The author advocates you make an appointment with the manager of the bank in order to walk them through,
in transparent manner, the process so by doing so you eliminate any potential claim for fraud as well as
addressing any issue or controversy immediately, while at same time requesting the office that securitizes
the securities.
Inform the manager you want the note securitized and present him the evidence of the liability that enables
you to raise the note. Let him know the 20% credit amount on the note, being above and beyond what’s
required to settle the liability, is a commission to the bank to disperse at their discretion for facilitating the
process and that if they are happy to do so, you can bring much further business to his branch.
The author’s second for-warning: Take Notice: Make it clear to the manager that if the bank retains the
note, it is deemed by all parties that the note was accepted and securitized by the bank, so should the bank
later claim it has not accepted the note or cannot securitize it yet failed to return it, you will make the
allegation of fraud against the bank.

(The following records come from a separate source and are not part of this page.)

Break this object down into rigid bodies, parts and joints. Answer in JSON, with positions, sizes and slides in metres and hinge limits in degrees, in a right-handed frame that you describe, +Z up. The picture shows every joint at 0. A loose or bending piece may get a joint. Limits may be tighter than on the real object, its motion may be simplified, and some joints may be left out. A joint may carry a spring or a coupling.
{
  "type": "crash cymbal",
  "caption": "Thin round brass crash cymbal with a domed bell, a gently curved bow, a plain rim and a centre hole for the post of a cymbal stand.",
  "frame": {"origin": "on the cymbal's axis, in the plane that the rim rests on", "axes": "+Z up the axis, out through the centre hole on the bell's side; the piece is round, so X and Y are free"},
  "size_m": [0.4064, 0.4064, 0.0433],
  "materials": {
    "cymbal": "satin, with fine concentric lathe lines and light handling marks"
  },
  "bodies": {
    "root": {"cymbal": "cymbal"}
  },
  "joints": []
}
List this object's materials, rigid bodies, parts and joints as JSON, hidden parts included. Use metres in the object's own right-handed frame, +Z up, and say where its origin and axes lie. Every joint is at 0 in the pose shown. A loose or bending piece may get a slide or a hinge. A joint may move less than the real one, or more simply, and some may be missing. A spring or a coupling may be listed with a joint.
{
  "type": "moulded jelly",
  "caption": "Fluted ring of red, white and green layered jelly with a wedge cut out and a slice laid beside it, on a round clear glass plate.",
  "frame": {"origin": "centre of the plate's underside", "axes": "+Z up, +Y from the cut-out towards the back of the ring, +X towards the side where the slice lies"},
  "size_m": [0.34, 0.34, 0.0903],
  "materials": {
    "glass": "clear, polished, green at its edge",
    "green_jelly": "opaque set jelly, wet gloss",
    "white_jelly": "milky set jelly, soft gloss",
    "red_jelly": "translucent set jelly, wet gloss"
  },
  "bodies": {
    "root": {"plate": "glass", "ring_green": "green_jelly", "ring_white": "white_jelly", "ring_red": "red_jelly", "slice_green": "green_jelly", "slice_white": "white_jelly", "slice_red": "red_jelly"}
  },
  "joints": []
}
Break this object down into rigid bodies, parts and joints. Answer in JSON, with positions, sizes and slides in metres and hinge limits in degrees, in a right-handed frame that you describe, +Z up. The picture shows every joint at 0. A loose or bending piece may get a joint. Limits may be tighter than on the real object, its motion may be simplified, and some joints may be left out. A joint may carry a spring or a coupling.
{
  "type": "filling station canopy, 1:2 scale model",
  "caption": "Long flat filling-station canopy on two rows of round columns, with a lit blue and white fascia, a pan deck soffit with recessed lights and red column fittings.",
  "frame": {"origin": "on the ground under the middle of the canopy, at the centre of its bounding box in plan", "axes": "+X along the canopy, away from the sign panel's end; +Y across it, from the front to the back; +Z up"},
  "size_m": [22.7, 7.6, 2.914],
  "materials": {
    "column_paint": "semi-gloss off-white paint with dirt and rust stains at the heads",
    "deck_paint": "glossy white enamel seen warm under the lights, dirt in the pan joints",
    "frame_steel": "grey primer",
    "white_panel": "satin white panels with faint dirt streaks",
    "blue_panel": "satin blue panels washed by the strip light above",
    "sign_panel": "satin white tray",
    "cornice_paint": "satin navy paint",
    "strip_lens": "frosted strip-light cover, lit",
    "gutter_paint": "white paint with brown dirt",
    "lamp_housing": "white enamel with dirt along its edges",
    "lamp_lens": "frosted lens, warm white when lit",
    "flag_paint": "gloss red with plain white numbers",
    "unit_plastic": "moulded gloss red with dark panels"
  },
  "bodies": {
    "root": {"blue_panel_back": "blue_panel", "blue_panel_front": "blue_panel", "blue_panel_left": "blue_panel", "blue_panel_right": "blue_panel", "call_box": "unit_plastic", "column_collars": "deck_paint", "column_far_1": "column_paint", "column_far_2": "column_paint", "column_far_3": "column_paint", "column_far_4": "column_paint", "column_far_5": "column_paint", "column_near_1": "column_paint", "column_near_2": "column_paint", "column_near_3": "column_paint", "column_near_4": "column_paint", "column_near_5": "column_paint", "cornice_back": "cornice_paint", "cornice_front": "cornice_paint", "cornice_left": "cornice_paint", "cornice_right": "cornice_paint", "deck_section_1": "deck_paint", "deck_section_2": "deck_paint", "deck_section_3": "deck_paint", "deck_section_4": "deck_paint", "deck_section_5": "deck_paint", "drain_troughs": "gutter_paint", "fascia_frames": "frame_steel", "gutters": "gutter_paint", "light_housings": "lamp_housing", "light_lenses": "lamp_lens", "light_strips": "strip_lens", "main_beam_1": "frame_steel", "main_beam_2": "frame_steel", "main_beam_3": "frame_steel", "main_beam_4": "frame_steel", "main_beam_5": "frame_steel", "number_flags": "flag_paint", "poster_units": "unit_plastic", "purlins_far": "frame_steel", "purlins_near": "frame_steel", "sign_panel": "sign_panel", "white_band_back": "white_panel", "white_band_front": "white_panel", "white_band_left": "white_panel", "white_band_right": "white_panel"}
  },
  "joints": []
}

You either want performance or recovery of your property, the note. If
the bank manager makes the claim the bank cannot process the note then retain possession of it and
approach the bank at a higher level.
Cannot have it both ways. This is where ‘holding your position’ comes into its own and separates success
from failure.
The securitization process is accomplished by settlement date, a period usually within 30 days.

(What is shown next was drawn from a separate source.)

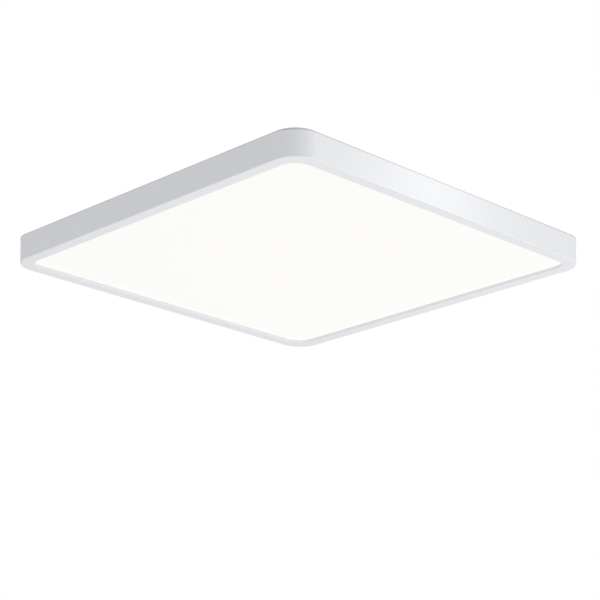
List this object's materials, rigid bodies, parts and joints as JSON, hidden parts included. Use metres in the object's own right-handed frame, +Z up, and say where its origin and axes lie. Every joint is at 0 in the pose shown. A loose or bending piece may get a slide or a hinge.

Alternatively, one can attain a car loan from any finance lender but a Bank lender is preferred as they
understand negotiable instruments, such as Promissory Notes and will know to securitize it. Smaller financial
institutions are less likely to have their own facilities to perform the securitization process, particularly car
dealers. Once you’ve attained your car loan, it is suggested you make monthly payments for the first four
months, so as to deflect any potential claim as to self enrichment when delivering your Promissory Note, and
thereafter deliver a Promissory Note to the Bank lender. The process is more involved and subject matter for
to a third edition of this booklet. Suffice to say the key element to this process is holding one’s position.
Below are examples of two successes from only two cases tried for car loans.

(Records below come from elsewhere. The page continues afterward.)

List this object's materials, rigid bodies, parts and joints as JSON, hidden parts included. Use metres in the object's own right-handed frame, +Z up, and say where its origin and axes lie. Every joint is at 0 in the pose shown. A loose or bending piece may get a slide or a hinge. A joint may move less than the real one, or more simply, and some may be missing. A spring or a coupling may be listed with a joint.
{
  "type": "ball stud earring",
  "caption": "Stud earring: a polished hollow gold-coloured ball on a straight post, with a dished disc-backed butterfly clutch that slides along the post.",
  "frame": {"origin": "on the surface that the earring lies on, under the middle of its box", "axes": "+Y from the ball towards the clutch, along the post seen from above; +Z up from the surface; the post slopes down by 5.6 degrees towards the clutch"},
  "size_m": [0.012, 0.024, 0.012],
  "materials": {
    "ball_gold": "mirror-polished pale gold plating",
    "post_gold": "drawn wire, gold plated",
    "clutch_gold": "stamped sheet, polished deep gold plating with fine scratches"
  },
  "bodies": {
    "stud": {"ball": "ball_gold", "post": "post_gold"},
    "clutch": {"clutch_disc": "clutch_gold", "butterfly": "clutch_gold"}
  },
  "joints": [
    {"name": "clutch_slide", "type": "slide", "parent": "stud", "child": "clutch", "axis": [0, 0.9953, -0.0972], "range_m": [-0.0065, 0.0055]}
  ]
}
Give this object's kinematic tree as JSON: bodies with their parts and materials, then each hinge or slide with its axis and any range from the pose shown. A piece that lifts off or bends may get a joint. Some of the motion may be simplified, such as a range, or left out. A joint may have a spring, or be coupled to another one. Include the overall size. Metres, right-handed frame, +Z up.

Over riding law: Bills of Exchange Act 1909 (Cth) and Merchant Law
The Australian Bills of Exchange Act 1909 (Cth) (BOE Act 1909 (Cth)) governs commerce within Australia
and is the over riding Commonwealth Law in commerce, only over ridden by the Bankruptcy Act 1966. See
BOE Act 1909 (Cth) S5
Past Results
1. Successes
i) During the course of 2005 two people approached the author for assistance to discharge their
liabilities for their respective car loans. The loans were successfully discharged by deliver of a
Promissory Note in favor of the payee (GE in both cases). One loan was for $2,500, the second was
for $84,000. Regarding the first loan the author is still in possession of a letter from the payee
confessing to have cancelled the car insurance for the amount of the loan. Upon calling the payee, the
clerk answered my question of why the insurance was cancelled, by stating GE no longer had an
interest in the car
iii) As the author has issued about 25 notes to date, there may be other successes that he is unaware of
as the author didn’t receive feedback from a number of recipients of the notes
iv) Until recently the author used other processes to discharge liabilities rather than notes. However notes
are recently being issued again, the outcomes looking favorable but not yet closed.
2. Failures or incomplete
I) A number of notes were issued in 2005 – 2006 to people who had for liabilities against councils.
Although in most cases there was no feedback for the author to report, it is believed the rate liabilities
were not discharged though the author has no reported cases where the note was ever returned. It is
believed failure is due to failure to ‘hold position’ rather than any error, defect or deficiency in the
payment process. The question arises; why would some liabilities be successfully discharged while
others not when using the same process?
II) The author was approached by two people immediately following a weekend workshop in 2008 for
assistance with crating notes to purchase a car each. As the requesters were both brand new to the
process, the author declined their offer. Following this workshop the author withdrew the Promissory
Note module component from further weekend workshop presentations as it was apparent some
people focused more on the ‘commercial’ components, applications and benefits of the workshop than
the education and learning component.
The author’s third for-warning; Take Notice: Money follows competency, not vice versa!
Both requesters thereafter attained notes from an intermediate possessing the author’s templates and
proceeded with the purchase of their new cars through traditional means and thereafter issued the
notes against the lender. Both were tested (we call it ‘backlash’) by their lenders who claimed not to
accept the notes but never returned them. Within 12 months one of the purchasers, under duress by
the lender, police and family, had returned the car to the car dealer and the other had the car
repossessed by the police and fraud charges laid. After another 12 months and lots of legal expenses
the fraud charges were quashed. The moral? Don’t begin a process until you are certain you are
sufficiently competent to settle a purchase and never place oneself in position of being susceptible to
a fraud charge. That includes knowing how to ‘hold your position’.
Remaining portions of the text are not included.